─── Raw records

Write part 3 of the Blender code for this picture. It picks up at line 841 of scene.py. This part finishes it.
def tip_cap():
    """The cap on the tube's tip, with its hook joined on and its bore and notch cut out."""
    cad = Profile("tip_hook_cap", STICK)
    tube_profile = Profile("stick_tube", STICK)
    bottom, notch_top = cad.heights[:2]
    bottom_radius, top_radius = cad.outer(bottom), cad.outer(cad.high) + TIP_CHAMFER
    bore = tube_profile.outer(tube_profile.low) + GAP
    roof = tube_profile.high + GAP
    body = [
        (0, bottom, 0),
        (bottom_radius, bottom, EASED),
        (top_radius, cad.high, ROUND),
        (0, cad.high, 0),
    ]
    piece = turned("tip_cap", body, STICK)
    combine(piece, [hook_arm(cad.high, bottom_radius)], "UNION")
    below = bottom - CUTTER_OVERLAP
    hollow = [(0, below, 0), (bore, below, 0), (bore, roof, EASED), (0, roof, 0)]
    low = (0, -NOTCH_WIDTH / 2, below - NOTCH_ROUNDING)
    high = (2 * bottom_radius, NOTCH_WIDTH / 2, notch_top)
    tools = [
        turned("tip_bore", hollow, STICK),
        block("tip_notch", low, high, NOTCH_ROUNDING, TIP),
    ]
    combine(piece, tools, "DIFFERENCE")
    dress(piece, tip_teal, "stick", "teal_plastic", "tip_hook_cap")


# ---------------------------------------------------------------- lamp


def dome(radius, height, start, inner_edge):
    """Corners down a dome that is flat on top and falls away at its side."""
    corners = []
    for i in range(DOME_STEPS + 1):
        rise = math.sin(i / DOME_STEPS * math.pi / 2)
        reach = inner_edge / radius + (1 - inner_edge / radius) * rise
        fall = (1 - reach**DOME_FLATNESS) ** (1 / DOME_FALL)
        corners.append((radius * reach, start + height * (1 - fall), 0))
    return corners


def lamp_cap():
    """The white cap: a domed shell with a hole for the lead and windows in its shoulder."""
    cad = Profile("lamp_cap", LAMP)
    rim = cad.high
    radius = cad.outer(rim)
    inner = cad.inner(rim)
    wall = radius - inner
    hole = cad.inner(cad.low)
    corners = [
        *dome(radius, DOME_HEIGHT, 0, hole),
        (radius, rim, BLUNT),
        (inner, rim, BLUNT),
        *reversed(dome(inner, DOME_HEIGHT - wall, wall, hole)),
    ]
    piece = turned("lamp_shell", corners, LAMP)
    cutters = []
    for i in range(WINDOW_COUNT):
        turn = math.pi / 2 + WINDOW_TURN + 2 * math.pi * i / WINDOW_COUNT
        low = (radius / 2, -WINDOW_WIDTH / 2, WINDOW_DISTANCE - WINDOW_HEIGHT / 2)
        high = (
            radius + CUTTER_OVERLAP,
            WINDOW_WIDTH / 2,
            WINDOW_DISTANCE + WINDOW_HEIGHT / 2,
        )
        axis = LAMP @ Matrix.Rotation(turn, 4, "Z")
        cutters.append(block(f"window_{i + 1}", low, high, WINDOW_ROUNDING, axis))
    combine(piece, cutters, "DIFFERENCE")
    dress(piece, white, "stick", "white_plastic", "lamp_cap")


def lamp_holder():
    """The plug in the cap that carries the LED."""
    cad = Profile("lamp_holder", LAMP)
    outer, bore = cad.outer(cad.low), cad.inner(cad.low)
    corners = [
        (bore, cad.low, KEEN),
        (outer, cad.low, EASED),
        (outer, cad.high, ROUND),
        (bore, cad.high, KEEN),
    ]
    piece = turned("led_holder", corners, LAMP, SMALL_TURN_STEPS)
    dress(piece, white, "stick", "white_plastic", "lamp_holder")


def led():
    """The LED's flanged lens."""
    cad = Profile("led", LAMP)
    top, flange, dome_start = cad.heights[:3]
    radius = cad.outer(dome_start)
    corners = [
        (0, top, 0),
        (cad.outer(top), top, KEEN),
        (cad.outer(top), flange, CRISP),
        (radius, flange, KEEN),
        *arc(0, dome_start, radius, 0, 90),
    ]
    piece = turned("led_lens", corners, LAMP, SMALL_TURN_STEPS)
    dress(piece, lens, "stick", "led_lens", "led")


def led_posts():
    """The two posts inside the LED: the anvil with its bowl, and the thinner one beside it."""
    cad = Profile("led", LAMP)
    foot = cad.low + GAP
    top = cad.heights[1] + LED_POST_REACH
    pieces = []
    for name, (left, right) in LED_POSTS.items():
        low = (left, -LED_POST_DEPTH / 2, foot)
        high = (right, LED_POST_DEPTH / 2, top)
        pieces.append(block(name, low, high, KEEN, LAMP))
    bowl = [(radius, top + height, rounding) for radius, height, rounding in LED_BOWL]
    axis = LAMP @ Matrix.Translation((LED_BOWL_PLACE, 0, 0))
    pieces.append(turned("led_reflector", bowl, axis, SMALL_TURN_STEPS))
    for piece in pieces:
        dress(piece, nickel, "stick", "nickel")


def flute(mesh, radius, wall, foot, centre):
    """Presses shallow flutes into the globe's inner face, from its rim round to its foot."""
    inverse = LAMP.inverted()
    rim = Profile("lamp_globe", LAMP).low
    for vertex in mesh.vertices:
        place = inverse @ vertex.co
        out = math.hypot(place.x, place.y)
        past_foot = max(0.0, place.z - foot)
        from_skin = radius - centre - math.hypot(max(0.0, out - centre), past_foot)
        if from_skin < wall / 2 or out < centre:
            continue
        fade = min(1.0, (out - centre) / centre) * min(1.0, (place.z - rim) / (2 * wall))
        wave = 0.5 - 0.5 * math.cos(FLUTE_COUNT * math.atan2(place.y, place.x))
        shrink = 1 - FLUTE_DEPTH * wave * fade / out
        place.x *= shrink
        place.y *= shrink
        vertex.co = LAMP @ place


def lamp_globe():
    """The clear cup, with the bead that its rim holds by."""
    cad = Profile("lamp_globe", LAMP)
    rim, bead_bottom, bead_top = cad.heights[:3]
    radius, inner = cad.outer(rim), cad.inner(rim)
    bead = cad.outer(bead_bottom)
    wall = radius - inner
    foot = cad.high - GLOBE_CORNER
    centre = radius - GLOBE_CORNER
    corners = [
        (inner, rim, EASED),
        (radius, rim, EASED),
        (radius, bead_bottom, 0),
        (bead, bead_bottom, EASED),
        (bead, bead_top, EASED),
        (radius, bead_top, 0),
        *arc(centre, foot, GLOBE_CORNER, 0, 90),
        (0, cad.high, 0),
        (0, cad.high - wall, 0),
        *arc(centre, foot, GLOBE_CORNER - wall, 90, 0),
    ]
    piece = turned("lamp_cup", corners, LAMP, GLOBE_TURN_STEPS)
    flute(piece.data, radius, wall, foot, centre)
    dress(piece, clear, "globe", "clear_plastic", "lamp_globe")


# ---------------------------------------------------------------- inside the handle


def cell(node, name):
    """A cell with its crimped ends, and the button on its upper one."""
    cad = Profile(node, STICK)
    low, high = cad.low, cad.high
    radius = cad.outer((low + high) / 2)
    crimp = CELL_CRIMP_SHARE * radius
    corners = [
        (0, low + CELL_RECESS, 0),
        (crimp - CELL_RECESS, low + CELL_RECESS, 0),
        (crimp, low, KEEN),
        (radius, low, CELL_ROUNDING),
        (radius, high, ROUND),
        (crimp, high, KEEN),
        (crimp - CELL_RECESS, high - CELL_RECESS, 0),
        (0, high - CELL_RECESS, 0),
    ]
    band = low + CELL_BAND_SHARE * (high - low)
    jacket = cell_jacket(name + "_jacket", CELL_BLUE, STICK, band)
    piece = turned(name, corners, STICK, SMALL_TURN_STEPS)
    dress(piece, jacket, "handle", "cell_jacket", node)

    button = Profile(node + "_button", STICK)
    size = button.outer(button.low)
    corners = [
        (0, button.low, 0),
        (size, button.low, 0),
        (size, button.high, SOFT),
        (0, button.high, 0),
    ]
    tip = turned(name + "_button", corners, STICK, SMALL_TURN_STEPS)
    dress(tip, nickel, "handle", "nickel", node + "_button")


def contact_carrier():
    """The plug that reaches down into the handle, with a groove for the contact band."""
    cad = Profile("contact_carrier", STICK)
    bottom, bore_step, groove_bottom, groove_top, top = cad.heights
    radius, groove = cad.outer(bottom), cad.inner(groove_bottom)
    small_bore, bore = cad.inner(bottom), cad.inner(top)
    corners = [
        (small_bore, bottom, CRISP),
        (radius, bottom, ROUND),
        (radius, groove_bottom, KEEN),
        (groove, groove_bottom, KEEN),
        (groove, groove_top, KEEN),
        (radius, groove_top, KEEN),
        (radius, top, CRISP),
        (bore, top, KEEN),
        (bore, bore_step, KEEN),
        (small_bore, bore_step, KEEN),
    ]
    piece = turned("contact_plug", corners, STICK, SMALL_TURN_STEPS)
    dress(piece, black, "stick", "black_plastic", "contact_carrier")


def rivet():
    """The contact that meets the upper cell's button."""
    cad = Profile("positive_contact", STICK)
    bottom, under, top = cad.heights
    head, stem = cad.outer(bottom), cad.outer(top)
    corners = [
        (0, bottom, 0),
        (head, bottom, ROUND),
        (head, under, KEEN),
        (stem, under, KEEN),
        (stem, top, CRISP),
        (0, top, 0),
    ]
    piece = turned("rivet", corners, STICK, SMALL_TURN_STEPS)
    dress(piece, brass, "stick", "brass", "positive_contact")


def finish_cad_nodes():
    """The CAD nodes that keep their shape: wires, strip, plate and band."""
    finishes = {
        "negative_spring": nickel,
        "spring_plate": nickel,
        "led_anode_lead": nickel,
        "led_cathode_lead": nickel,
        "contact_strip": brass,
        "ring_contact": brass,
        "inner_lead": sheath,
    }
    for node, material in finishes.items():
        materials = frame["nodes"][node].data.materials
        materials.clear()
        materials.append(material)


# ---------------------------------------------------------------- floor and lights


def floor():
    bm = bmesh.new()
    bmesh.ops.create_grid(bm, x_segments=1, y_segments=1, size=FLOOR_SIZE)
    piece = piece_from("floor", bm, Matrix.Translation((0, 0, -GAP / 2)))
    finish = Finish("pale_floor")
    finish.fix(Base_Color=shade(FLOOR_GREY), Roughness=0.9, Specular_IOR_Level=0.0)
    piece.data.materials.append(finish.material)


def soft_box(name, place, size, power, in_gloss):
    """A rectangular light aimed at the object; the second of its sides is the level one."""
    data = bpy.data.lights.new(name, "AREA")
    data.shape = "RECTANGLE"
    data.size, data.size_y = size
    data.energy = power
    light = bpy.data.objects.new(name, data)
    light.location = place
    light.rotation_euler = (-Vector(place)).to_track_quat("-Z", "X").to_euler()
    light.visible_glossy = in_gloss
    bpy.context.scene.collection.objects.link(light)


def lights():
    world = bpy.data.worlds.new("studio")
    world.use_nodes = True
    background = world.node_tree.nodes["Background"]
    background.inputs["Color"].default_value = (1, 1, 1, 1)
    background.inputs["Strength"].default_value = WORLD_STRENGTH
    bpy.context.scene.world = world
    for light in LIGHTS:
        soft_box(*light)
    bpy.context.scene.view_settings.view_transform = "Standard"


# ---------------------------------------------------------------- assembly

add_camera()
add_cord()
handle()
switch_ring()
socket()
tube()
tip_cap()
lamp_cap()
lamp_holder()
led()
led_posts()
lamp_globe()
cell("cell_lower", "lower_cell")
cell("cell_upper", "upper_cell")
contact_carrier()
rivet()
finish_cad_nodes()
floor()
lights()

──────
─── Raw records

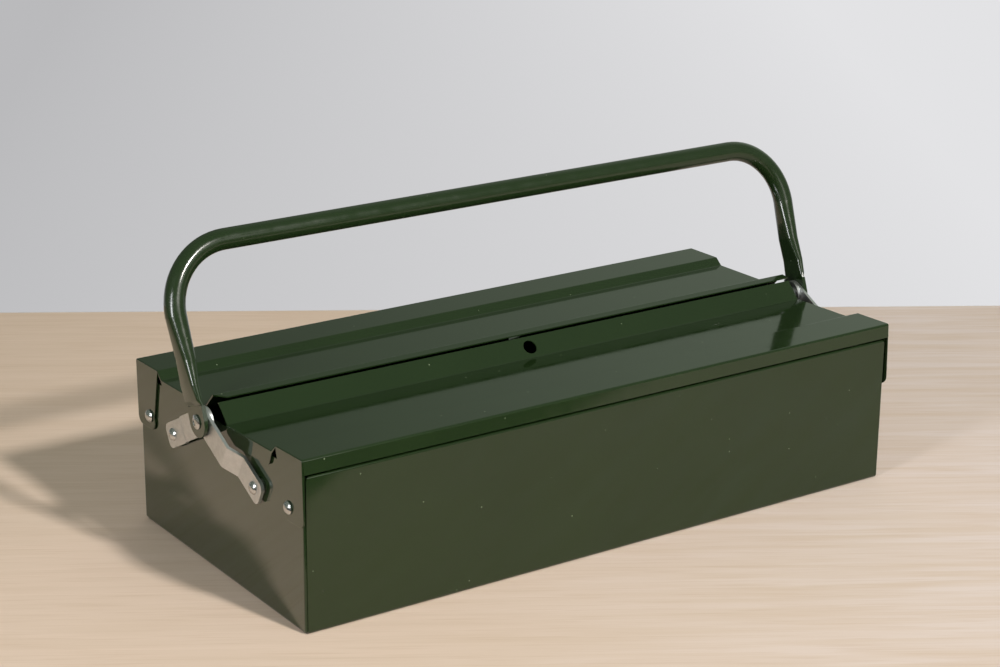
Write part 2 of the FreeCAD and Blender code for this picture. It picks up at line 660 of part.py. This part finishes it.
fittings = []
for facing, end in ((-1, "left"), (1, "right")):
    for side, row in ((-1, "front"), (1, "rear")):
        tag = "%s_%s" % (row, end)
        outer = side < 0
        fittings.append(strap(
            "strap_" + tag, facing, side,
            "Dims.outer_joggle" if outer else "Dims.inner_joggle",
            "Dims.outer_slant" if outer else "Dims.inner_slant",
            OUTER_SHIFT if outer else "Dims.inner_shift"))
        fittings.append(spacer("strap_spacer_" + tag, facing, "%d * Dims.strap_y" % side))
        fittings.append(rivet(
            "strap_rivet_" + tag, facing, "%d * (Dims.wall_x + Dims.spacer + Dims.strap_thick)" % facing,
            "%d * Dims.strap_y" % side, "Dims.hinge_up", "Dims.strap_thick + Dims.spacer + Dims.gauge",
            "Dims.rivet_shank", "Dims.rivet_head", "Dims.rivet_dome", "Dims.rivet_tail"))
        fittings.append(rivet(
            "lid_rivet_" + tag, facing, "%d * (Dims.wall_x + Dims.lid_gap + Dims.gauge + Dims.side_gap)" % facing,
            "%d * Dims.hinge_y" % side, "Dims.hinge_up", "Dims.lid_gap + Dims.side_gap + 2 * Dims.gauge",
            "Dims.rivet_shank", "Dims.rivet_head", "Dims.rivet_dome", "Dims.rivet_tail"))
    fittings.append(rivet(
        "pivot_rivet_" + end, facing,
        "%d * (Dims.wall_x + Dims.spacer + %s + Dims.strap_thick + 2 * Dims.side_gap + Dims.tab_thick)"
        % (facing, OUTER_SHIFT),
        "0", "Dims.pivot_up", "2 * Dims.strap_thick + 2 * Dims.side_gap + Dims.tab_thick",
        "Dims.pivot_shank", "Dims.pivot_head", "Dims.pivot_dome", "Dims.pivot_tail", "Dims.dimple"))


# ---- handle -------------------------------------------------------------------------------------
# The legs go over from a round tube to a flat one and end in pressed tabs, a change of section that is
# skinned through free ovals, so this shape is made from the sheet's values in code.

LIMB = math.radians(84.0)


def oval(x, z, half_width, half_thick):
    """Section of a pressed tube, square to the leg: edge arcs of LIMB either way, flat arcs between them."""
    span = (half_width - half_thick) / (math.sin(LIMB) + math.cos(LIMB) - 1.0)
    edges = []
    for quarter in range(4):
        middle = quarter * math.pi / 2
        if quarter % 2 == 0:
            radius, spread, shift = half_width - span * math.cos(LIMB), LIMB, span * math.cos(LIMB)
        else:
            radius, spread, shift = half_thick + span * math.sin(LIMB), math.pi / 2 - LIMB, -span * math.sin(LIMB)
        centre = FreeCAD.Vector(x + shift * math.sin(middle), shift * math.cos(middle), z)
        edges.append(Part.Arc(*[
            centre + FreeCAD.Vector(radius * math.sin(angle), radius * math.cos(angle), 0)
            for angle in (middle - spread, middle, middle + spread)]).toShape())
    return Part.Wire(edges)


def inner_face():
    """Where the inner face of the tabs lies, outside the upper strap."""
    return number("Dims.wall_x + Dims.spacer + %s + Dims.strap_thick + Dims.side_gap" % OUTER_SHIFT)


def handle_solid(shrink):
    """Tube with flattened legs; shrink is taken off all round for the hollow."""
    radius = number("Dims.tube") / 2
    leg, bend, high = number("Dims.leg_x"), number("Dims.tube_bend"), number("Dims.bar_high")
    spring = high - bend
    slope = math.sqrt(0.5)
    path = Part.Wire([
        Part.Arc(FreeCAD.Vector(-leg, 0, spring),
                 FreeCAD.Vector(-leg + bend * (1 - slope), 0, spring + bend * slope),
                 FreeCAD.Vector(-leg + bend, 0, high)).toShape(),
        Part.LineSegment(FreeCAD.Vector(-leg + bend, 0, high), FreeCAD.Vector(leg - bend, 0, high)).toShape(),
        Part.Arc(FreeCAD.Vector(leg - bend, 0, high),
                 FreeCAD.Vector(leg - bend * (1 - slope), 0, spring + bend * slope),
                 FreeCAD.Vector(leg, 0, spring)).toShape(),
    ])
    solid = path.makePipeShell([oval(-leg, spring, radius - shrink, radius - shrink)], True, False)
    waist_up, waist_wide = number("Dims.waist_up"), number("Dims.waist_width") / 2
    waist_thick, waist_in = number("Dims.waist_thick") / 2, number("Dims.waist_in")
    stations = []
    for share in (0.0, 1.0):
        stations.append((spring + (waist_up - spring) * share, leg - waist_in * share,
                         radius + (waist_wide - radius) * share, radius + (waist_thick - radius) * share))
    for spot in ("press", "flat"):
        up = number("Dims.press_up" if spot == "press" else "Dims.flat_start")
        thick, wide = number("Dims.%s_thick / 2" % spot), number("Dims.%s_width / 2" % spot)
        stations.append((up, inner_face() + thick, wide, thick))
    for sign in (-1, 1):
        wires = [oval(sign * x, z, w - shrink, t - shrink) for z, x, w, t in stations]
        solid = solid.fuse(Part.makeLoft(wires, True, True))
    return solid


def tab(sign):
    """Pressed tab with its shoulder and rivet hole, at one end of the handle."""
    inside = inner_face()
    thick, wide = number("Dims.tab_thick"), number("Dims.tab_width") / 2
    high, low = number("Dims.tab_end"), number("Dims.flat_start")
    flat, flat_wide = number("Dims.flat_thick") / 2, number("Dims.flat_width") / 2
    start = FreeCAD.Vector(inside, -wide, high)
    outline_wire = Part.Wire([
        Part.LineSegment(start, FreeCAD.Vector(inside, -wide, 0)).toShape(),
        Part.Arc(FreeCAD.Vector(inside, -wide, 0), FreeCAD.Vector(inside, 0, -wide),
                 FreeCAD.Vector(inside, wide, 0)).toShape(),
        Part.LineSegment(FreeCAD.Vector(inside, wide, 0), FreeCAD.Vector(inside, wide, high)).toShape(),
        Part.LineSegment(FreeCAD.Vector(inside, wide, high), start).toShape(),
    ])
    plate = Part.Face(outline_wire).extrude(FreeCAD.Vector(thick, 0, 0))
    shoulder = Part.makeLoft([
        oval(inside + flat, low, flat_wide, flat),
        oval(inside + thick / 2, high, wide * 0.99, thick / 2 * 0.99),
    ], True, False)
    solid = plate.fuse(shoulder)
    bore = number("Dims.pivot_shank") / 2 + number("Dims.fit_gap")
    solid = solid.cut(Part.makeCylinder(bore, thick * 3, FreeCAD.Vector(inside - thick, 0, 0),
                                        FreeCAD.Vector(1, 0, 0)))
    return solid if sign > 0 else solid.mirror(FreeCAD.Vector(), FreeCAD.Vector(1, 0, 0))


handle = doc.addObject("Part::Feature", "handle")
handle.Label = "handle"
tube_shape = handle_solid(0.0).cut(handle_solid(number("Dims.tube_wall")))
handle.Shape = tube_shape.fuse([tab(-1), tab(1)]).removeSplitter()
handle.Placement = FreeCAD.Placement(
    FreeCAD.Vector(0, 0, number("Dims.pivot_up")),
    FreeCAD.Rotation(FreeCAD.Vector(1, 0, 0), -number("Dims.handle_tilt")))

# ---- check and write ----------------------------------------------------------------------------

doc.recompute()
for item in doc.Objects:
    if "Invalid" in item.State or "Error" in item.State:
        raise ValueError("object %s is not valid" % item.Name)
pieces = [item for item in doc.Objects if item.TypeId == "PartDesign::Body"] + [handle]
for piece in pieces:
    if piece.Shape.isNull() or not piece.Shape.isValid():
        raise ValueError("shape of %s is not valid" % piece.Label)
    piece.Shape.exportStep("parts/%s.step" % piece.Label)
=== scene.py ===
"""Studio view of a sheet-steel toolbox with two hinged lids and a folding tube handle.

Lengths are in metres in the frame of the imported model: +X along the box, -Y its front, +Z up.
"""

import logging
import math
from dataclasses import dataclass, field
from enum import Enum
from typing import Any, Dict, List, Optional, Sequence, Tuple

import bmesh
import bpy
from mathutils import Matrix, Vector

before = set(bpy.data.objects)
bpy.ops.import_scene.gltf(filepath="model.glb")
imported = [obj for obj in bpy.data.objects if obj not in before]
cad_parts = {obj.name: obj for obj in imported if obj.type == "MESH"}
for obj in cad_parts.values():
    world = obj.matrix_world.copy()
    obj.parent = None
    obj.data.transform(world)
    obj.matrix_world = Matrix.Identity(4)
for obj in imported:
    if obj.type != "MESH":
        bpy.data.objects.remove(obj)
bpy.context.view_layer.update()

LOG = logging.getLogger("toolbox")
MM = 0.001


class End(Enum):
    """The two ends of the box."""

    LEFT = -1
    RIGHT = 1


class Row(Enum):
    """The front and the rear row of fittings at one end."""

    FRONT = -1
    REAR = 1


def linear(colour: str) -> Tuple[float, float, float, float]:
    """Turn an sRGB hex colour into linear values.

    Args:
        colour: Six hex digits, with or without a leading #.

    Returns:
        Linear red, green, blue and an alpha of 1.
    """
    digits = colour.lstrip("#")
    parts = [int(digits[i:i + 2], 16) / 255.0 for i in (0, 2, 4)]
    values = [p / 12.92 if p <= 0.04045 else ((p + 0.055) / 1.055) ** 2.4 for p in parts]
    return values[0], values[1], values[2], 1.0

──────
─── Raw records

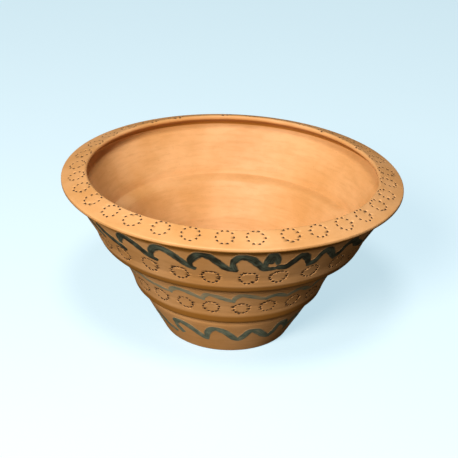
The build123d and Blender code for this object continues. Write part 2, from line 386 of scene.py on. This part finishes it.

──────

Go through the records and pull out each line that includes the word "model".

## [Reply]
Lengths are in metres in the frame of the imported model: +X along the box, -Y its front, +Z up.
bpy.ops.import_scene.gltf(filepath="model.glb")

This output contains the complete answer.